| STATED TASK |
Your task is to repeat only the lines from the one with "obj.data.transform(world)" through the one with "SENSOR = 36.0", exactly as they stand, both ends included.
— Begin DATASET CONTENT —
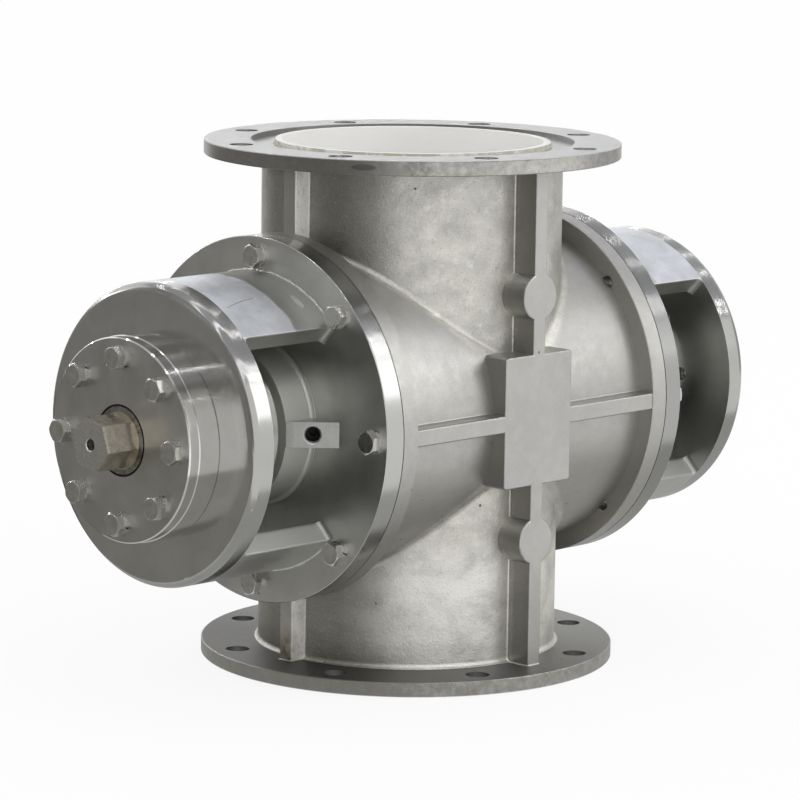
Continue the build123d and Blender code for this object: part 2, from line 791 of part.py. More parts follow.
    with BuildPart() as gland:
        with BuildSketch(outward(side, gland_face)):
            Circle(box_radius)
        extrude(amount=gland_flange_thickness)
        chamfer(gland.edges().filter_by(GeomType.CIRCLE), length=edge_break)
        with BuildSketch(outward(side, gland_nose_end)):
            Circle(box_bore_radius - fit_gap)
        extrude(amount=gland_face - gland_nose_end)
        with BuildSketch(outward(side, gland_nose_end)):
            Circle(shaft_radius + shaft_clearance)
        extrude(amount=gland_back - gland_nose_end, mode=Mode.SUBTRACT)
        with BuildSketch(outward(side, gland_face)):
            with Locations((0, gland_stud_circle), (0, -gland_stud_circle)):
                Circle(gland_stud_radius + tapped_gap * 3)
        extrude(amount=gland_flange_thickness, mode=Mode.SUBTRACT)
    gland.part.label = f"{end}_gland_follower"
    export_step(gland.part, f"parts/{end}_gland_follower.step")

    stud_top = gland_back + gland_nut_height + gland_thread_stand
    with BuildPart() as studs:
        with BuildSketch(outward(side, box_face - gland_stud_depth + 1)):
            with Locations((0, gland_stud_circle), (0, -gland_stud_circle)):
                Circle(gland_stud_radius)
        extrude(amount=stud_top - box_face + gland_stud_depth - 1)
    studs.part.label = f"{end}_gland_studs"
    export_step(studs.part, f"parts/{end}_gland_studs.step")

    with BuildPart() as gland_nuts:
        with BuildSketch(outward(side, gland_back)):
            with Locations((0, gland_stud_circle), (0, -gland_stud_circle)):
                RegularPolygon(gland_nut_width / 2, 6, major_radius=False)
                Circle(gland_stud_radius + fit_gap, mode=Mode.SUBTRACT)
        extrude(amount=gland_nut_height)
    gland_nuts.part.label = f"{end}_gland_nuts"
    export_step(gland_nuts.part, f"parts/{end}_gland_nuts.step")

# Lip seal in the open bearing cover
cover_seal = ring(
    DRIVE, cover_seal_start, cover_seal_end, seal_journal_radius + seal_touch, cover_seal_radius
)
cover_seal.part.label = "drive_shaft_seal"
export_step(cover_seal.part, "parts/drive_shaft_seal.step")

# Shaft: hub seat in the middle, stepped down to both bearings, with the drive hexagon at one end
with BuildPart() as shaft:
    with BuildSketch(outward(TAIL, 0)):
        Circle(hub_seat_radius)
    extrude(amount=rotor_half_length, both=True)
    for side in ends.values():
        steps = (
            (rotor_half_length, bearing_start, shaft_radius),
            (bearing_start, journal_end, journal_radius),
        )
        for start, stop, radius in steps:
            with BuildSketch(outward(side, start)):
                Circle(radius)
            extrude(amount=stop - start)
        with BuildSketch(outward(side, circlip_start - fit_gap)):
            Circle(journal_radius + 1)
            Circle(journal_radius - circlip_groove_depth, mode=Mode.SUBTRACT)
        extrude(amount=circlip_thickness + 2 * fit_gap, mode=Mode.SUBTRACT)
    with BuildSketch(outward(DRIVE, journal_end)):
        Circle(seal_journal_radius)
    extrude(amount=hex_start - journal_end)
    nose = shaft.edges().filter_by(GeomType.CIRCLE).filter_by(at_distance(DRIVE, hex_start))
    chamfer(nose, length=shaft_chamfer / 3)
    with BuildSketch(outward(DRIVE, hex_start)):
        RegularPolygon(hex_across_flats / 2, 6, major_radius=False, rotation=hex_turn)
    extrude(amount=hex_length)
    tail = shaft.edges().filter_by(GeomType.CIRCLE).filter_by(at_distance(TAIL, journal_end))
    chamfer(tail, length=shaft_chamfer)
    with Locations(outward(DRIVE, hex_end)):
        CounterSinkHole(
            shaft_tap_radius, shaft_tap_radius * 1.2, depth=shaft_tap_depth, counter_sink_angle=90
        )
    with BuildSketch(Plane.XY.offset(axis_height + hub_seat_radius - key_height * 0.6)):
        SlotOverall(key_length + 2 * key_gap, key_width + 2 * key_gap)
    extrude(amount=key_height, mode=Mode.SUBTRACT)
shaft.part.label = "rotor_shaft"
export_step(shaft.part, "parts/rotor_shaft.step")

with BuildPart() as key:
    with BuildSketch(Plane.XY.offset(axis_height + hub_seat_radius - key_height * 0.6)):
        SlotOverall(key_length, key_width)
    extrude(amount=key_height)
key.part.label = "rotor_key"
export_step(key.part, "parts/rotor_key.step")

# Hub with a slot for each vane and a keyway
with BuildPart() as hub:
    with BuildSketch(outward(TAIL, 0)):
        Circle(hub_radius)
        Circle(hub_bore_radius, mode=Mode.SUBTRACT)
        with PolarLocations(hub_radius, vane_count, start_angle=vane_phase):
            Rectangle(2 * vane_root, vane_thickness, mode=Mode.SUBTRACT)
        with Locations((0, hub_seat_radius)):
            Rectangle(key_width + 2 * key_gap, 2 * (key_height * 0.4 + key_gap), mode=Mode.SUBTRACT)
    extrude(amount=rotor_half_length, both=True)
hub.part.label = "rotor_hub"
export_step(hub.part, "parts/rotor_hub.step")


def vane_place(index):
    """The frame of one vane: X outward along the vane, Y across it, Z along the rotor."""
    return Location(outward(TAIL, 0)) * Location((0, 0, 0), (0, 0, vane_phase + 360.0 * index / vane_count))


screw_spacing = 2 * rotor_half_length / tip_screws_per_vane
screw_line = tip_inner_radius + (vane_outer_radius - tip_inner_radius) / 2
screw_places = [
    (screw_line, 0, (index - (tip_screws_per_vane - 1) / 2) * screw_spacing)
    for index in range(tip_screws_per_vane)
]

# One vane, tip and screw in the vane's own frame, and then all of them round the hub
with BuildPart() as vane:
    with Locations(((hub_radius - vane_root + vane_outer_radius) / 2, 0, 0)):
        Box(vane_outer_radius - hub_radius + vane_root, vane_thickness, 2 * rotor_half_length)
    for place in screw_places:
        with Locations(Location(place, (90, 0, 0))):
            Cylinder(tip_screw_radius + tapped_gap, vane_thickness + 1, mode=Mode.SUBTRACT)
with BuildPart() as tip:
    with BuildSketch(Plane.XY.offset(-rotor_half_length)):
        with Locations(((tip_inner_radius + rotor_radius) / 2, vane_thickness / 2 + tip_thickness / 2)):
            Rectangle(tip_height + 2, tip_thickness)
        Circle(rotor_radius, mode=Mode.INTERSECT)
    extrude(amount=2 * rotor_half_length)
    for place in screw_places:
        with Locations(Location(place, (90, 0, 0))):
            Cylinder(tip_screw_radius + tapped_gap, 4 * vane_thickness, mode=Mode.SUBTRACT)
tip_screw = hexagon_bolt(
    tip_screw_radius, tip_thickness + vane_thickness, tip_screw_head_width, tip_screw_head_height
)
screw_seat = vane_thickness / 2 + tip_thickness
with BuildPart() as vanes:
    with Locations([vane_place(index) for index in range(vane_count)]):
        add(vane.part)
vanes.part.label = "rotor_vanes"
export_step(vanes.part, "parts/rotor_vanes.step")

with BuildPart() as tips:
    with Locations([vane_place(index) for index in range(vane_count)]):
        add(tip.part)
tips.part.label = "vane_tips"
export_step(tips.part, "parts/vane_tips.step")

with BuildPart() as tip_screws:
    with Locations(
        [
            vane_place(index) * Location((place[0], screw_seat, place[2]), (-90, 0, 0))
            for index in range(vane_count)
            for place in screw_places
        ]
    ):
        add(tip_screw.part)
tip_screws.part.label = "tip_screws"
export_step(tip_screws.part, "parts/tip_screws.step")
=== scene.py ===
import json
import math

import bmesh
import bpy
from mathutils import Matrix, Vector, noise


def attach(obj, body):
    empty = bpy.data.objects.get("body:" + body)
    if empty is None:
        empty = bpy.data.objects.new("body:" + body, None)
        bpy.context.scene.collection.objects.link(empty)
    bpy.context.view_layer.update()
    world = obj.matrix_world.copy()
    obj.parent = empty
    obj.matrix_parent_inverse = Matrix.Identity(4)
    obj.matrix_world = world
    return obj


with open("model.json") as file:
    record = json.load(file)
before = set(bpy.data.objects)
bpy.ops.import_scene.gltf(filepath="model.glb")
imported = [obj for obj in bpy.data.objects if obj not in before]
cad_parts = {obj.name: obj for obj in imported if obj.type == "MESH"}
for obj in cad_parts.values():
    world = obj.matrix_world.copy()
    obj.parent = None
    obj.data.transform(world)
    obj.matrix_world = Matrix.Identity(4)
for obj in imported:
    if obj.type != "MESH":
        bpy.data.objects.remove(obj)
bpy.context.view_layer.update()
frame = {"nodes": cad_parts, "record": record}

# Sizes of the part that the materials and the added pieces follow, in metres. AXIS_Z is the height of
# the rotor's axis, and sizes along it count from the pipe's axis
AXIS_Z = 0.2
PIPE_RADIUS = 0.1155
LINING_RADIUS = 0.1055
FLANGE_RADIUS = 0.160
FLANGE_HEIGHT = 0.011
BOLT_CIRCLE = 0.140
HOLE_REACH = 0.0097
RECESS_DEPTH = 0.004
RIB_HALF = 0.0065
SIDE_RIB_FACE = 0.130
END_FLANGE_BACK = 0.129
COVER_FACE = 0.161
COVER_RIM = 0.1375
BOX_RADIUS = 0.0605
ROOT_FILLET = 0.0035
WINDOW_RADIUS = 0.0975
YOKE_RADIUS = 0.1125
ARM_FOOT_END = 0.200
DISC_BACK = 0.2495
HOUSING_FACE = 0.2875
HOUSING_RADIUS = 0.076
BEARING_COVER_FACE = 0.2965
SHAFT_END = 0.3253
HEXAGON_FOOT = 0.2968
SHOULDER_RADIUS = 0.0214
PORT_MOUTH = (0.17475, 0.07425)
PORT_RADIUS = 0.0059
BOSS_SIDE = -0.05
BOSS_REACH = 0.098

# Camera, fitted to the photograph
AZIMUTH = math.radians(45.163)
ELEVATION = math.radians(9.463)
ROLL = math.radians(0.785)
DISTANCE = 3.13535
SHIFT_RIGHT = -0.0071
SHIFT_UP = -0.00237
FOCAL_PIXELS = 4049.28
IMAGE_SIZE = 800
SENSOR = 36.0


def make_camera():
    back = Vector((
        -math.cos(ELEVATION) * math.sin(AZIMUTH),
        -math.cos(ELEVATION) * math.cos(AZIMUTH),
        math.sin(ELEVATION),
    ))
    right = Vector((math.cos(AZIMUTH), -math.sin(AZIMUTH), 0))
    up = back.cross(right)
    rolled_right = right * math.cos(ROLL) + up * math.sin(ROLL)
    rolled_up = up * math.cos(ROLL) - right * math.sin(ROLL)
    place = back * DISTANCE + rolled_right * SHIFT_RIGHT + rolled_up * SHIFT_UP + Vector((0, 0, AXIS_Z))
    data = bpy.data.cameras.new("camera")
    data.sensor_width = SENSOR
    data.lens = FOCAL_PIXELS * SENSOR / IMAGE_SIZE
    data.clip_start = 0.05
    data.clip_end = 50
    camera = bpy.data.objects.new("camera", data)
    turn = Matrix((rolled_right, rolled_up, back)).transposed().to_4x4()
    camera.matrix_world = Matrix.Translation(place) @ turn
    bpy.context.collection.objects.link(camera)
    bpy.context.scene.camera = camera


make_camera()


# Materials
def rgba(color):
    """A written colour with full alpha, and a socket as it is."""
    return (*color, 1.0) if isinstance(color, tuple) else color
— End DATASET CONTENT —
| RESULT OF THE EXERCISE |
    obj.data.transform(world)
    obj.matrix_world = Matrix.Identity(4)
for obj in imported:
    if obj.type != "MESH":
        bpy.data.objects.remove(obj)
bpy.context.view_layer.update()
frame = {"nodes": cad_parts, "record": record}

# Sizes of the part that the materials and the added pieces follow, in metres. AXIS_Z is the height of
# the rotor's axis, and sizes along it count from the pipe's axis
AXIS_Z = 0.2
PIPE_RADIUS = 0.1155
LINING_RADIUS = 0.1055
FLANGE_RADIUS = 0.160
FLANGE_HEIGHT = 0.011
BOLT_CIRCLE = 0.140
HOLE_REACH = 0.0097
RECESS_DEPTH = 0.004
RIB_HALF = 0.0065
SIDE_RIB_FACE = 0.130
END_FLANGE_BACK = 0.129
COVER_FACE = 0.161
COVER_RIM = 0.1375
BOX_RADIUS = 0.0605
ROOT_FILLET = 0.0035
WINDOW_RADIUS = 0.0975
YOKE_RADIUS = 0.1125
ARM_FOOT_END = 0.200
DISC_BACK = 0.2495
HOUSING_FACE = 0.2875
HOUSING_RADIUS = 0.076
BEARING_COVER_FACE = 0.2965
SHAFT_END = 0.3253
HEXAGON_FOOT = 0.2968
SHOULDER_RADIUS = 0.0214
PORT_MOUTH = (0.17475, 0.07425)
PORT_RADIUS = 0.0059
BOSS_SIDE = -0.05
BOSS_REACH = 0.098

# Camera, fitted to the photograph
AZIMUTH = math.radians(45.163)
ELEVATION = math.radians(9.463)
ROLL = math.radians(0.785)
DISTANCE = 3.13535
SHIFT_RIGHT = -0.0071
SHIFT_UP = -0.00237
FOCAL_PIXELS = 4049.28
IMAGE_SIZE = 800
SENSOR = 36.0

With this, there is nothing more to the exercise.